Pelo amor e pela dor
Cresci ouvindo algumas afirmações muitas vezes assentadas em posições extremadas ou polarizadas. Se acertamos sempre, somos tidos por santos. Mas se cometemos erros... Essas polarizações se acentuam quando se trata de religião, política, futebol, raça, gênero. Na escola, tende-se a estereotipar os alunos como "excelentes" e os " que não querem nada. Parece-me que estamos sempre querendo separar o joio do trigo. Parece-me, ainda, que não vemos a possibilidade de os dois crescerem juntos.
Nessa linha de pensamento polarizado, há um bastante usado na educação: aprende-se pela dor ou pelo amor". Mas será? Não haveria o meio termo, a possibilidade de junção das duas coisas? Não, não pense que venho aqui desfazer nenhum conhecimento, mesmo que tenha sido construído pela observação das ações humanas e ganhado reforço da ciência. O que quero, caro leitor, é convidá-lo a refletir, questionar. Todo conhecimento pode ser refletido, aperfeiçoado. Afinal, evoluímos e as teorias sempre acompanham os processos evolutivos da sociedade.
Olhando para o atual momento em que nós professores e professoras tivemos que nos reinventar, aprender novas formas de ensinar, aprender a usar diferentes recursos tecnológicos, será que o fizemos apenas pelo amor ou pela dor? Não pode ser claramente perceptível a existências das duas situações nesse processo? Existe sim a dor, muita dor nessa metamorfose pela qual estamos passando. Ah, mas há também muito amor envolvido. Se por um lado existe a dor do medo de perder o emprego, num país em que o número de desempregados é sempre crescente, num país em que a uberização e a terceirização dos serviços é uma realidade que só tem crescido, por outro lado existe o amor. Eu luto para manter-me no meu trabalho porque tenho uma família a quem amo e quem devo manter. Eu enfrento todo o processo doloroso de me reinventar porque amo a minha profissão, amo a minha escola, amo os meus alunos e por eles me desdobro buscando formas de fazer com que os conhecimentos continuem chegando até eles/elas.
Nos últimos dias tenho aprendido a fazer coisas que nunca me imaginei fazendo. E, sabe que até acho que estou “levando jeito pra coisa”, como se diz por aí. Estou me tornando uma exímia desenhista. Não, não ria, caro leitor, não se trata de estar sendo esnobe, só reconhecendo os esforços que tenho empreendido. Imagine você que agora o passatempo predileto de minha filha é pintar princesas, príncipes, personagens dos seus programas favoritos desenhados pela mamãe, é claro.

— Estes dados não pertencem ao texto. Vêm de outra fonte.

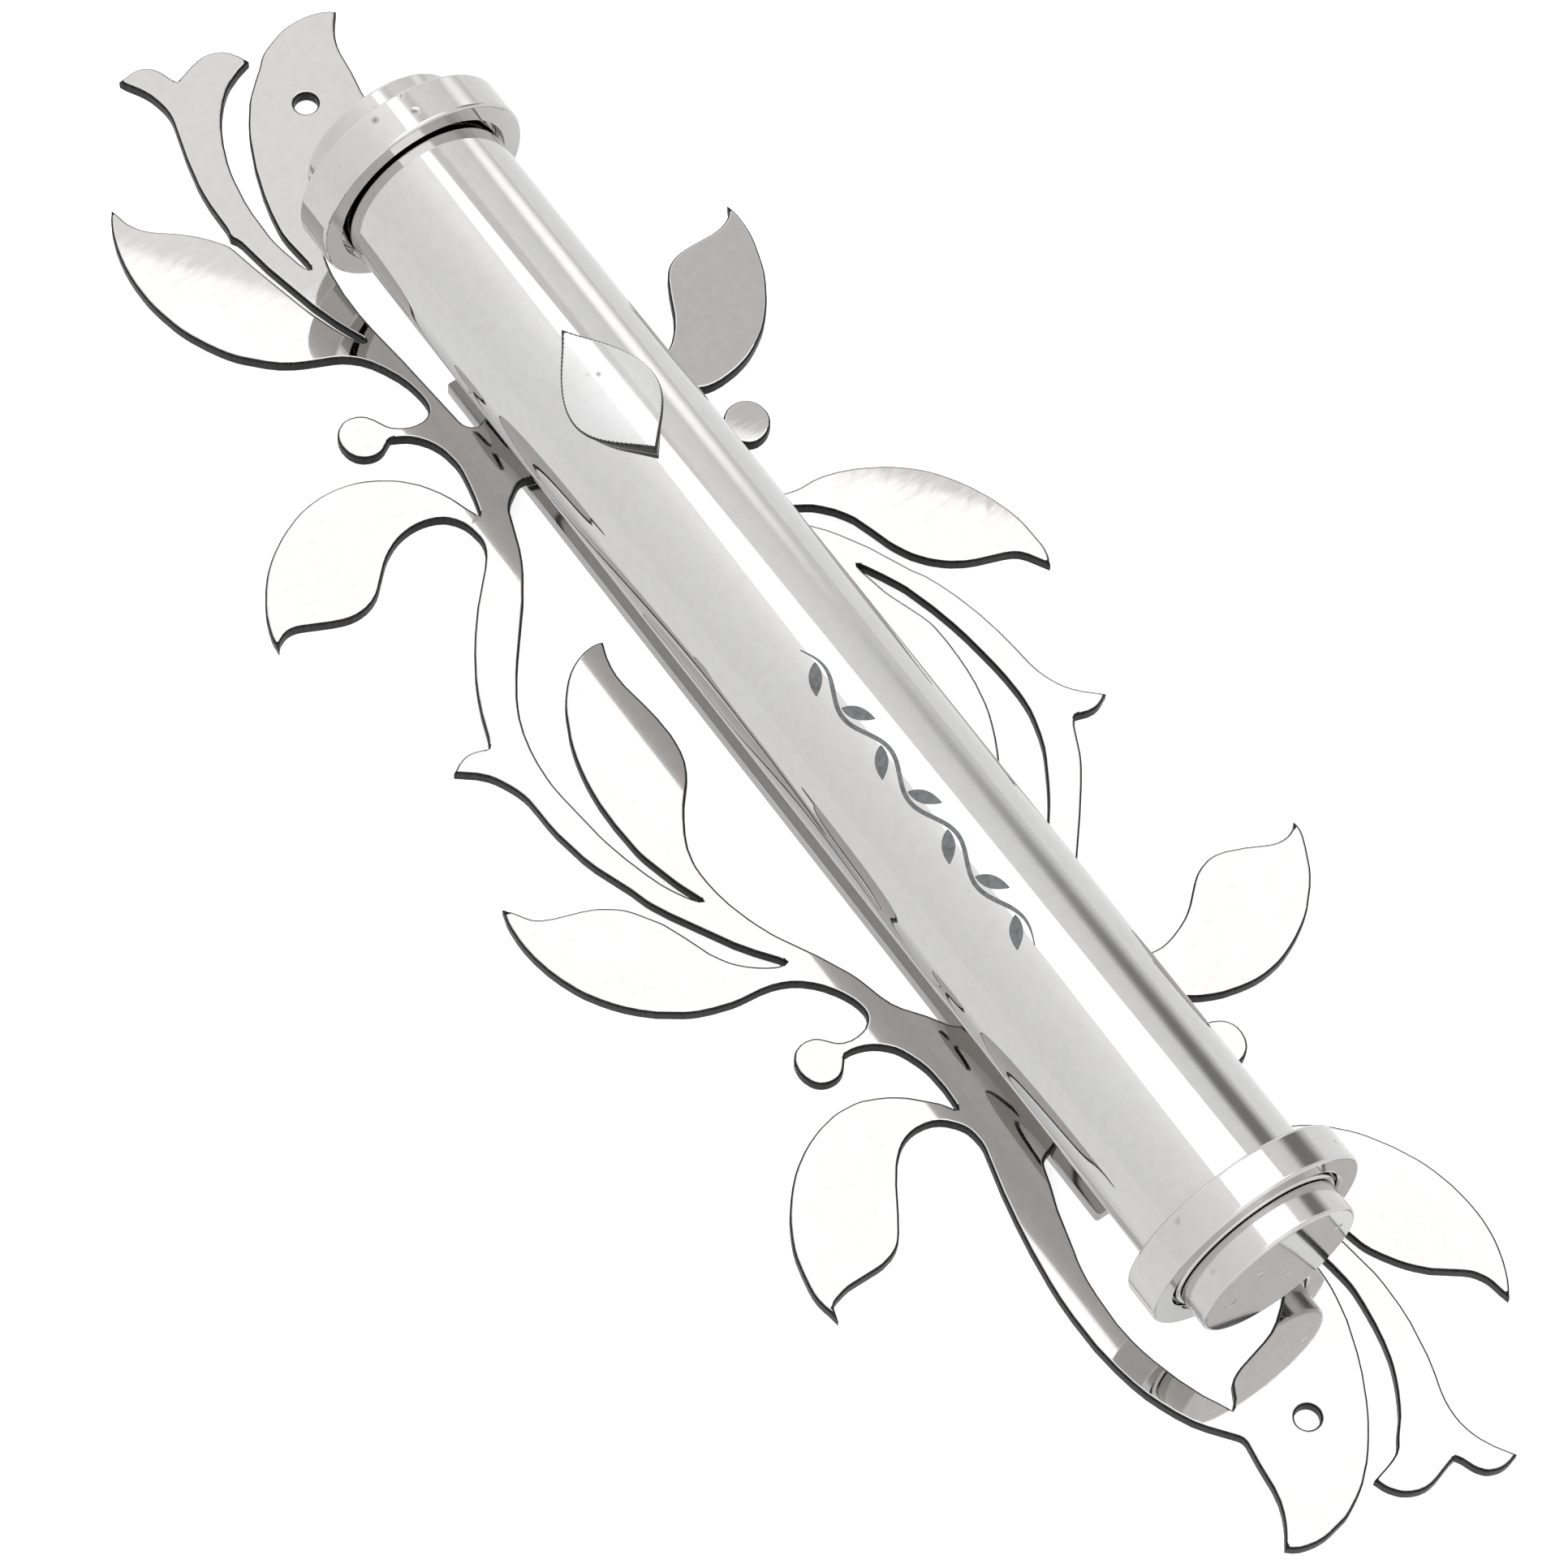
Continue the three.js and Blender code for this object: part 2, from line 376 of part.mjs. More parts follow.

É evidente que há nessa busca dela por pedir meus desenhos o desejo de que eu participe com ela dos momentos de lazer, que eu dedique um pouco mais de tempo para ela. É compreensivo. O problema é que eu nunca desenhei. A única coisa que eu ainda arriscava fazer era uma casa ou uma árvore. Mas minha filha me incumbiu de desenhar pessoas, lugares, animais. A coisa foi ficando difícil e me vi tendo que aprender pela obrigação de ajudar minha filha a superar as agruras desse momento. Mas analisando mais afundo, tem sido uma aprendizagem também pelo amor. Enfrentei o desafio pelo amor a ela, para vê-la bem, para interagir com ela. Posso dizer que está sendo a soma dois: a dor, porque em determinados momentos eu estava às voltas com uma pilha de coisas para dar conta e por cima percebia a angústia de minha filha por me ver em casa sem poder dar-lhe atenção. Isso doía e dói profundamente. Mas foi também pelo amor, por querer estar ao lado deela nesse momento, por querer passar confiança, presença que acolhe e que a ajuda a superar a falta dos coleguinhas, da professora, da vovó e do vovô e assim por diante.
Cheguei à compreensão que realmente passamos pelas duas situações nos nossos processos evolutivos, mas que não se faz necessário ser uma ou outra. O ideal seria que fosse sempre pelo amor, mas “nem tudo é sobre amor” diz o título do livro do meu amigo Rutizat. Assim, podemos dizer que as duas situações coexistem e podemos substituir “ou”, seja como alternância ou como exclusão, pelo “e” de soma, de complementar. Vamos pensar sobre a questão?